Choosing the right family in a small development vessel does not automatically translate to a large production tank, because not every mixing variable can be held constant at the same time when a vessel grows. Engineers pick the one variable that matters most for the duty and scale on that. For solids suspension and many blending duties, the controlling criterion is often the impeller's ability to keep liquid velocity high enough at the tank bottom, which leads to scaling on tip speed or on power per unit volume. For shear-controlled duties, tip speed is usually held constant. For gas dispersion, the gas handling capacity of the impeller relative to the gas flow is the governing factor.

The practical consequence is that the impeller family rarely changes on scale-up — a hydrofoil that suited the blending duty in the lab is still a hydrofoil in the plant — but its diameter-to-tank ratio, speed, and number on the shaft are all re-set for the larger geometry. Keeping the same family while re-sizing on the controlling variable is what makes a lab recipe reproduce in production. Skipping this step and simply enlarging the lab geometry proportionally is one of the classic reasons a process that worked at small scale disappoints at full scale.
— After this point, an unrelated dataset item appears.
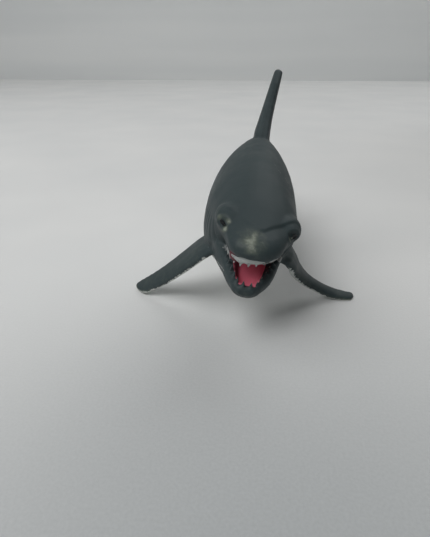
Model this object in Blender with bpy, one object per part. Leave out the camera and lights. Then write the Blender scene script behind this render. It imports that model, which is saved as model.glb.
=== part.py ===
"""Shark figurine: one solid moulding in soft vinyl, standing on both pectoral fins and the tail.

The shape is laid out in the body frame: Y runs back from the tip of the snout, X is across,
Z is up from the long axis. The body is then rolled and pitched into the pose in which the
figurine stands, and the pectoral fins run from it down to the surface. All sizes are metres.
"""

import math

import bmesh
import bpy
import numpy as np
from mathutils import Matrix, Vector

# Pose: height of the long axis over the ground at the pivot, nose up, lean to one side
AXIS_HEIGHT = 0.0385
PITCH_UP = math.radians(3)
ROLL = math.radians(13.5)
PIVOT = 0.050

# Body
LENGTH = 0.200
BODY_WIDTH = 0.0376
BACK_HEIGHT = 0.0288
BELLY_DEPTH = 0.0234
BEND = 0.0048

# Lower jaw and mouth
JAW_WIDTH = 0.0290
JAW_DROP = 0.0122
JAW_DEPTH = 0.0212
JAW_LIP = 0.0012
MOUTH_WALL = 0.0034
MOUTH_ROOF = 0.0011

# Upper gum: half width and length of its horseshoe, thickness, and drop under the long axis
GUM_HALF = 0.0086
GUM_LENGTH = 0.0150
GUM_FRONT = 0.0026
GUM_THICKNESS = 0.0018
GUM_DROP = 0.0013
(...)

Mounting, Entry and Mechanical Considerations

The impeller is only part of an agitator; how it enters and is supported in the tank shapes the result as much as the blade geometry. Top-entering mounting on a centered vertical shaft is the most common arrangement and pairs naturally with wall baffles, and it suits the full range of impeller families from hydrofoils to anchors. Side-entering mounting, with the shaft penetrating the wall near the bottom, is used on very large, shallow storage tanks where a top-entering shaft would be impractically long; the off-center thrust it provides can keep a big flat tank blended or its solids suspended without a tall central shaft. Bottom-entering arrangements keep the headspace clear and shorten the shaft but place the seal below the liquid, where leakage is harder to tolerate.

Shaft length and stiffness matter because a long, slender shaft can deflect and vibrate, especially as it passes through the changing flow loads of different impellers. For tall vessels and multi-impeller shafts, the shaft is sized for both the torque it must transmit and the bending it must resist, and steady bearings are sometimes added near the bottom to control whip. These mechanical choices do not change which flow pattern the impeller produces, but they determine whether that flow pattern can be delivered reliably over years of operation rather than just on paper.
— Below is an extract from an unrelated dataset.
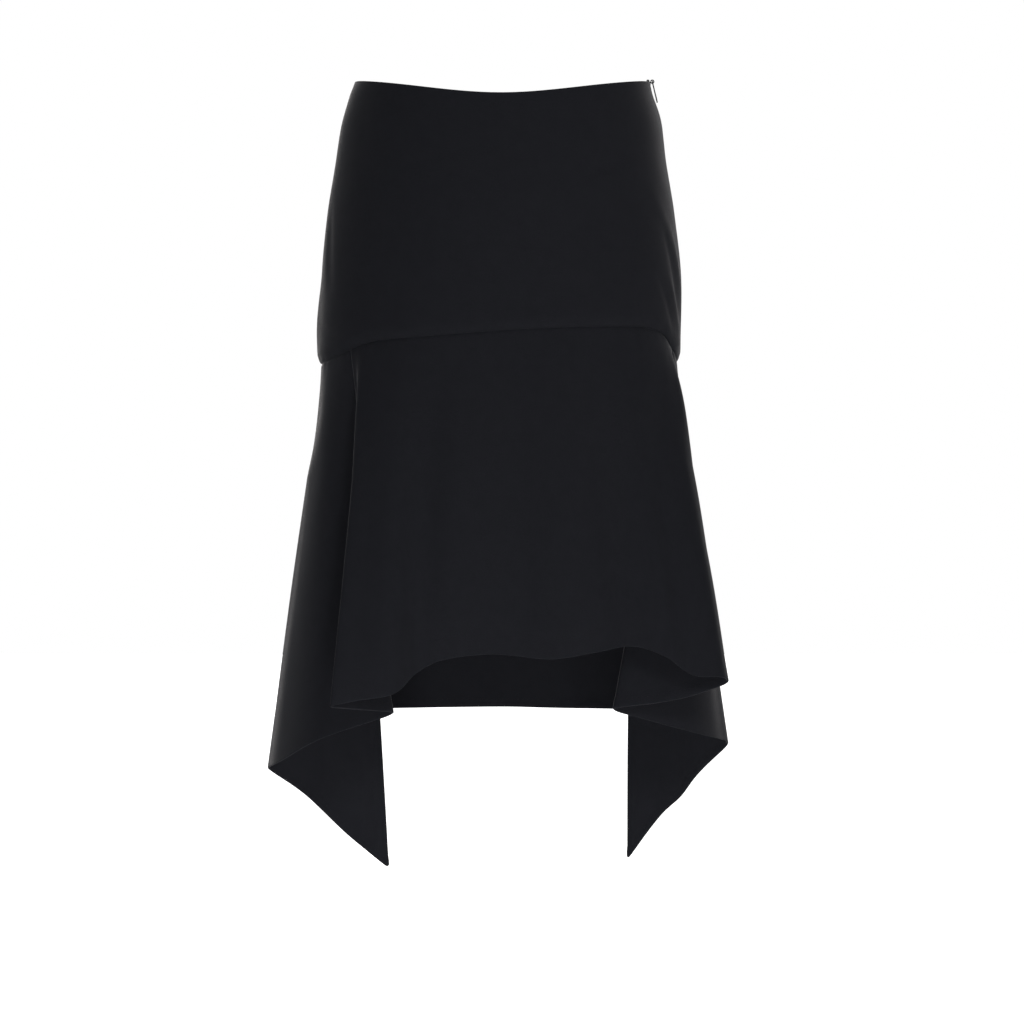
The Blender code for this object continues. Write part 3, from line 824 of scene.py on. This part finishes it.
def new_finish(name):
    """A material, its node tree and its shader."""
    made = bpy.data.materials.new(name)
    made.use_nodes = True
    return made, made.node_tree, made.node_tree.nodes["Principled BSDF"]


def texture(tree, kind, source, **settings):
    """A texture of this kind on a vector output."""
    made = node(tree, kind, **settings)
    tree.links.new(source, made.inputs["Vector"])
    return made


def object_place(tree):
    return node(tree, "ShaderNodeTexCoord").outputs["Object"]


def turned_by(tree, source, rotation):
    """A vector output turned by these angles in radians."""
    turned = node(tree, "ShaderNodeMapping", Rotation=rotation)
    tree.links.new(source, turned.inputs["Vector"])
    return turned.outputs["Vector"]


def dye(tree, surface, share, dark, light, low=0.0, high=1.0):
    """Colours the surface between two tones by a share from a texture."""
    ramp = node(tree, "ShaderNodeValToRGB")
    for stop, place, colour in zip(ramp.color_ramp.elements, (low, high), (dark, light)):
        stop.position = place
        stop.color = (*colour, 1)
    tree.links.new(share, ramp.inputs["Fac"])
    tree.links.new(ramp.outputs["Color"], surface.inputs["Base Color"])


def roughen(tree, surface, share, low, high):
    """Varies the surface's roughness between two values."""
    spread = node(tree, "ShaderNodeMapRange", **{"To Min": low, "To Max": high})
    tree.links.new(share, spread.inputs["Value"])
    tree.links.new(spread.outputs["Result"], surface.inputs["Roughness"])


def bump(tree, surface, height, strength, distance, below=None):
    """Bumps the surface by up to this distance in metres, over another bump if there is one."""
    made = node(tree, "ShaderNodeBump", Strength=strength, Distance=distance)
    tree.links.new(height, made.inputs["Height"])
    if below:
        tree.links.new(below.outputs["Normal"], made.inputs["Normal"])
    tree.links.new(made.outputs["Normal"], surface.inputs["Normal"])
    return made


def crepe():
    """Matte black crepe: a fine pebbly weave, a faint nap at grazing angles, a little uneven."""
    made, tree, surface = new_finish("black_crepe")
    surface.inputs["Specular IOR Level"].default_value = 0.10
    surface.inputs["Sheen Weight"].default_value = 0.12
    surface.inputs["Sheen Roughness"].default_value = 0.30
    surface.inputs["Sheen Tint"].default_value = (0.95, 0.95, 1.0, 1)
    grain = node(tree, "ShaderNodeUVMap", uv_map="grain").outputs["UV"]
    noise, wave = "ShaderNodeTexNoise", "ShaderNodeTexWave"
    # Broad and fine unevenness of the dye
    broad = texture(tree, noise, object_place(tree), Scale=70.0, Detail=4.0, Roughness=0.7)
    fine = texture(tree, noise, grain, Scale=700.0, Detail=3.0, Roughness=0.7)
    mixed = node(tree, "ShaderNodeMix", data_type="RGBA", Factor=0.7)
    tree.links.new(broad.outputs["Fac"], mixed.inputs["A"])
    tree.links.new(fine.outputs["Fac"], mixed.inputs["B"])
    dark, light = (0.0092, 0.0098, 0.0128), (0.0134, 0.0140, 0.0178)
    dye(tree, surface, mixed.outputs["Result"], dark, light, 0.30, 0.70)
    roughen(tree, surface, fine.outputs["Fac"], 0.78, 0.94)
    # The weave: fine threads both ways, broken up by the crepe's pebbles
    weave = node(tree, "ShaderNodeMath", operation="ADD")
    for side, angle in enumerate((0.0, math.pi / 2)):
        turned = turned_by(tree, grain, (0, 0, angle))
        threads = texture(tree, wave, turned, Scale=330.0, Distortion=2.2, Detail=2.0)
        tree.links.new(threads.outputs["Fac"], weave.inputs[side])
    pebbles = texture(tree, noise, grain, Scale=760.0, Detail=3.0, Roughness=0.62)
    woven = bump(tree, surface, weave.outputs["Value"], 0.35, 0.00012)
    bump(tree, surface, pebbles.outputs["Fac"], 0.5, 0.00025, below=woven)
    return made


def tape_finish():
    """The zip's tape: a closer, flatter weave in a slanting rib."""
    made, tree, surface = new_finish("woven_tape")
    surface.inputs["Roughness"].default_value = 0.75
    surface.inputs["Specular IOR Level"].default_value = 0.3
    surface.inputs["Sheen Weight"].default_value = 0.12
    turned = turned_by(tree, object_place(tree), (0.6, 0.5, 0.7))
    rib = texture(tree, "ShaderNodeTexWave", turned, Scale=420.0, Distortion=0.6, Detail=1.0)
    dye(tree, surface, rib.outputs["Fac"], (0.008, 0.008, 0.009), (0.018, 0.018, 0.020))
    bump(tree, surface, rib.outputs["Fac"], 0.5, 0.0002)
    return made


def thread_finish():
    """Black polyester thread, twisted."""
    made, tree, surface = new_finish("thread")
    surface.inputs["Roughness"].default_value = 0.7
    surface.inputs["Specular IOR Level"].default_value = 0.12
    place = object_place(tree)
    twist = texture(tree, "ShaderNodeTexWave", place, Scale=900.0, Distortion=1.0)
    dye(tree, surface, twist.outputs["Fac"], (0.010, 0.010, 0.012), (0.018, 0.018, 0.021))
    bump(tree, surface, twist.outputs["Fac"], 0.4, 0.0001)
    return made


def metal_finish():
    """Black lacquered zinc, a little worn."""
    made, tree, surface = new_finish("lacquered_zinc")
    surface.inputs["Metallic"].default_value = 0.6
    place = object_place(tree)
    speckle = texture(tree, "ShaderNodeTexNoise", place, Scale=900.0, Detail=3.0).outputs["Fac"]
    dye(tree, surface, speckle, (0.016, 0.016, 0.018), (0.034, 0.034, 0.036), 0.35, 0.75)
    roughen(tree, surface, speckle, 0.24, 0.45)
    bump(tree, surface, speckle, 0.15, 0.00008)
    return made


def make_camera():
    """The photograph's view, level and straight from the front."""
    data = bpy.data.cameras.new("camera")
    data.sensor_width = SENSOR
    data.lens = SENSOR * FOCAL_PIXELS / FRAME_PIXELS
    data.clip_end = FAR_CLIP
    camera = bpy.data.objects.new("camera", data)
    camera.location = CAMERA_PLACE
    camera.rotation_euler = (math.pi / 2, 0, 0)
    bpy.context.scene.collection.objects.link(camera)
    bpy.context.scene.camera = camera


def add_light(wanted):
    """A soft light, turned towards its target."""
    data = bpy.data.lights.new(wanted.name, "AREA")
    data.color = wanted.colour
    data.spread = math.radians(wanted.spread)
    data.shape = "RECTANGLE"
    data.size, data.size_y = wanted.size
    data.energy = wanted.power
    light = bpy.data.objects.new(wanted.name, data)
    light.location = wanted.place
    way = Vector(wanted.place) - Vector(wanted.target)
    light.rotation_euler = way.to_track_quat("Z", "Y").to_euler()
    bpy.context.scene.collection.objects.link(light)


def make_world():
    """A white room. The backdrop behind the skirt is brighter than the room in front of it."""
    world = bpy.data.worlds.new("studio")
    world.use_nodes = True
    tree = world.node_tree
    link = tree.links.new
    room = tree.nodes["Background"]
    room.inputs["Color"].default_value = (*WHITE, 1)
    place = node(tree, "ShaderNodeTexCoord")
    split = node(tree, "ShaderNodeSeparateXYZ")
    depth = node(
        tree,
        "ShaderNodeMapRange",
        interpolation_type="SMOOTHSTEP",
        **{
            "From Min": BACKDROP_STARTS,
            "From Max": BACKDROP_FULL,
            "To Min": ROOM_LIGHT,
            "To Max": BACKDROP_LIGHT,
        },
    )
    link(place.outputs["Generated"], split.inputs["Vector"])
    link(split.outputs["Y"], depth.inputs["Value"])
    link(depth.outputs["Result"], room.inputs["Strength"])
    # What the camera sees of it is plain white
    seen = node(tree, "ShaderNodeBackground", Color=(*WHITE, 1), Strength=1.0)
    path = node(tree, "ShaderNodeLightPath")
    either = node(tree, "ShaderNodeMixShader")
    link(path.outputs["Is Camera Ray"], either.inputs["Fac"])
    link(room.outputs["Background"], either.inputs[1])
    link(seen.outputs["Background"], either.inputs[2])
    link(either.outputs["Shader"], tree.nodes["World Output"].inputs["Surface"])
    bpy.context.scene.world = world
    bpy.context.scene.view_settings.view_transform = "Standard"


def pale_floor():
    """A pale matte finish that the camera sees as white."""
    made, tree, surface = new_finish("pale_floor")
    surface.inputs["Base Color"].default_value = (0.8, 0.8, 0.8, 1)
    surface.inputs["Roughness"].default_value = 0.9
    surface.inputs["Emission Color"].default_value = (*WHITE, 1)
    path = node(tree, "ShaderNodeLightPath")
    tree.links.new(path.outputs["Is Camera Ray"], surface.inputs["Emission Strength"])
    return made


def make_floor():
    reach = FLOOR_REACH
    corners = [(-reach, -reach, 0), (reach, -reach, 0), (reach, reach, 0), (-reach, reach, 0)]
    mesh = bpy.data.meshes.new("floor")
    mesh.from_pydata(corners, [], [(0, 1, 2, 3)])
    mesh.materials.append(pale_floor())
    floor = bpy.data.objects.new("floor", mesh)
    floor.location = (0, 0, -FLOOR_DROP)
    bpy.context.scene.collection.objects.link(floor)


def ride(piece):
    """Lets a piece move with the skirt."""
    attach(piece, "skirt")


def finish_node(name, finish, bevel=0.0):
    """Gives a solid of the frame its finish, and soft edges."""
    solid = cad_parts[name]
    solid.data.materials.clear()
    solid.data.materials.append(finish)
    if bevel:
        edges = solid.modifiers.new("soft edges", "BEVEL")
        edges.width = bevel
        edges.segments = 2
        edges.limit_method = "ANGLE"


def dress_skirt():
    """The cloth, its stitches and the zip."""
    cloth, tape, thread, metal = crepe(), tape_finish(), thread_finish(), metal_finish()
    made = {**make_yokes(cloth, thread), **make_flounces(cloth, thread)}
    for cut in CUTS:
        piece, sewn = made[cut.piece]
        ride(piece)
        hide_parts(cut.piece)
        for row in sewn:
            ride(row)
    ride(make_teeth(thread))
    ride(make_tape_stitches(thread))
    for name in ("zip_tape_front", "zip_tape_back"):
        finish_node(name, tape)
    for name in ("zip_slider", "zip_pull"):
        finish_node(name, metal, SOFT_EDGE)


def main():
    dress_skirt()
    make_camera()
    make_world()
    make_floor()
    for wanted in LIGHTS:
        add_light(wanted)


main()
Frequently asked questions

What is the difference between flow and shear in mixing?
Flow is the bulk turnover that moves liquid around the whole tank and blends it; shear is the intense, localized velocity gradient near the blade tips that breaks droplets, disperses gas and wets powders. Axial impellers like hydrofoils maximize flow with little shear, while flat-blade turbines maximize shear. Most impeller selection comes down to balancing these two for the specific duty.
What does the impeller power number tell me?
The power number is a dimensionless value that relates the power an impeller draws to its rotational speed and diameter in the turbulent regime. A high power number means the impeller converts more energy into turbulence and shear per unit speed, like a flat-blade turbine. A low power number, like a hydrofoil, means the impeller moves liquid efficiently with less power, which is ideal for large blending tanks.
When do I need a close-clearance impeller like an anchor?
Use a close-clearance impeller when viscosity is high enough that a turbine no longer circulates the whole tank and instead carves out a stagnant cavern around itself. Anchors and helical ribbons sweep the entire vessel and scrape the wall, keeping viscous pastes, gels and polymers in motion and maintaining heat transfer. They run slow and high-torque, the opposite of a high-speed turbine.
Can one impeller handle both blending and dispersion?
A pitched-blade turbine is the closest single-impeller compromise because it produces mixed axial and radial flow, giving moderate bulk turnover and moderate shear. For duties that genuinely need strong flow and strong shear at once, the better approach is a dual-impeller shaft, with a radial turbine low for dispersion and an axial impeller higher up for tank turnover.